WHAT YOU ARE ASKED TO DO —
Repeat exactly the lines of the listing below, please, starting with the first and ending with the line containing "return self.entry.outputs[label]"; leave out the rest.

INFORMATION SUPPLIED —
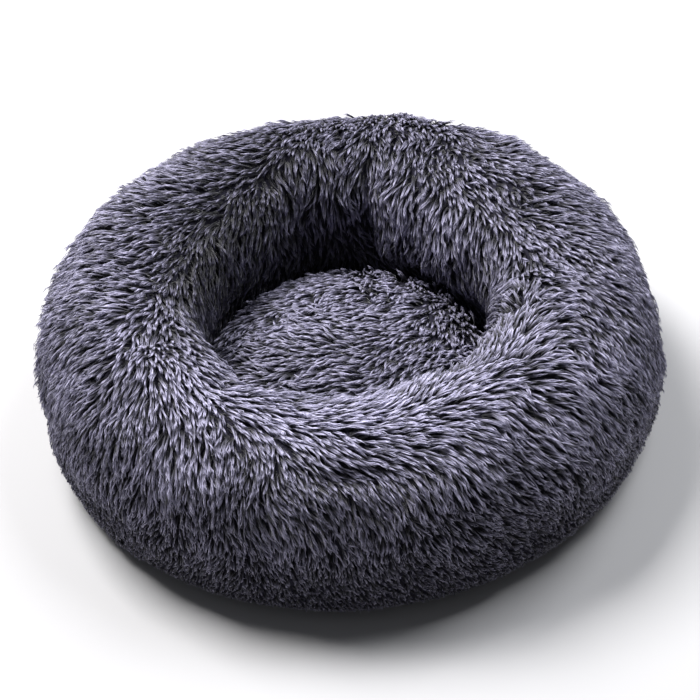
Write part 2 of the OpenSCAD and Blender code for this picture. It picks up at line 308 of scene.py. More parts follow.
class Growth:
    """A Geometry Nodes tree whose named sizes are its inputs. grown() turns its result into a plain mesh."""

    def __init__(self, name, **sizes):
        self.tree = bpy.data.node_groups.new(name, "GeometryNodeTree")
        for label, way in (("Geometry", "INPUT"), ("Geometry", "OUTPUT")):
            self.tree.interface.new_socket(label, in_out=way, socket_type="NodeSocketGeometry")
        self.sizes = {}
        for label, value in sizes.items():
            kind = "NodeSocketInt" if isinstance(value, int) else "NodeSocketFloat"
            socket = self.tree.interface.new_socket(label, in_out="INPUT", socket_type=kind)
            self.sizes[label] = (socket.identifier, value)
        self.entry = self.tree.nodes.new("NodeGroupInput")

    def size(self, label):
        return self.entry.outputs[label]

    def add(self, kind, settings=None, inputs=None, output=0):
        """Any node, with its settings, and its inputs as values or as other nodes' outputs."""
        node = self.tree.nodes.new(kind)
        for key, value in (settings or {}).items():
            setattr(node, key, value)
        for key, value in (inputs or {}).items():
            if isinstance(value, bpy.types.NodeSocket):
                self.tree.links.new(value, node.inputs[key])
            else:
                node.inputs[key].default_value = value
        return node.outputs[output]

    def copies(self, points, item, turned, seed, unevenness):
        """The item at each point, turned that way, each a little larger or smaller."""
        scale = self.add("FunctionNodeRandomValue", {"data_type": "FLOAT"}, {
            "Min": self.add("ShaderNodeMath", {"operation": "SUBTRACT"}, {0: 1.0, 1: unevenness}),
            "Max": self.add("ShaderNodeMath", {"operation": "ADD"}, {0: 1.0, 1: unevenness}), "Seed": seed,
        }, output=1)
        return self.add("GeometryNodeInstanceOnPoints", None, {
            "Points": points, "Instance": item, "Rotation": turned, "Scale": scale,
        })

    def grown(self, name, points, edges, copies, material):
        """The mesh that grows from these points and edges."""
        smooth = self.add("GeometryNodeSetShadeSmooth", None, {
            "Geometry": self.add("GeometryNodeRealizeInstances", None, {"Geometry": copies}),
        })
        exit_node = self.tree.nodes.new("NodeGroupOutput")
        painted = self.add("GeometryNodeSetMaterial", None, {"Geometry": smooth, "Material": material})
        self.tree.links.new(painted, exit_node.inputs[0])
        seed_mesh = bpy.data.meshes.new(name + "_seed")
        seed_mesh.from_pydata([tuple(point) for point in points], edges, [])
        source = added(name + "_seed", seed_mesh)
        growth = source.modifiers.new("growth", "NODES")
        growth.node_group = self.tree
        for identifier, value in self.sizes.values():
            growth[identifier] = value
        grown = bpy.data.meshes.new_from_object(source.evaluated_get(bpy.context.evaluated_depsgraph_get()))
        source.modifiers.remove(growth)
        bpy.data.objects.remove(source)
        grown.name = name
        if not grown.materials:
            grown.materials.append(material)
        return added(name, grown)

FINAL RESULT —
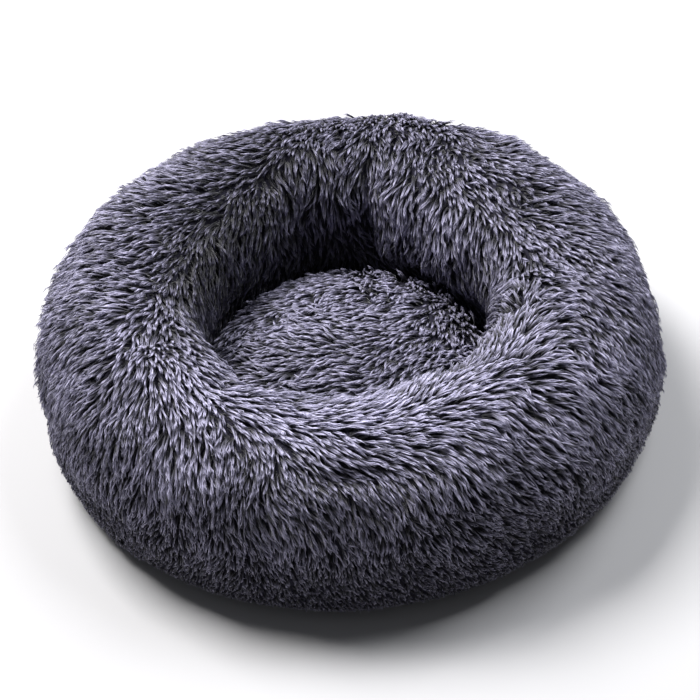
Write part 2 of the OpenSCAD and Blender code for this picture. It picks up at line 308 of scene.py. More parts follow.
class Growth:
    """A Geometry Nodes tree whose named sizes are its inputs. grown() turns its result into a plain mesh."""

    def __init__(self, name, **sizes):
        self.tree = bpy.data.node_groups.new(name, "GeometryNodeTree")
        for label, way in (("Geometry", "INPUT"), ("Geometry", "OUTPUT")):
            self.tree.interface.new_socket(label, in_out=way, socket_type="NodeSocketGeometry")
        self.sizes = {}
        for label, value in sizes.items():
            kind = "NodeSocketInt" if isinstance(value, int) else "NodeSocketFloat"
            socket = self.tree.interface.new_socket(label, in_out="INPUT", socket_type=kind)
            self.sizes[label] = (socket.identifier, value)
        self.entry = self.tree.nodes.new("NodeGroupInput")

    def size(self, label):
        return self.entry.outputs[label]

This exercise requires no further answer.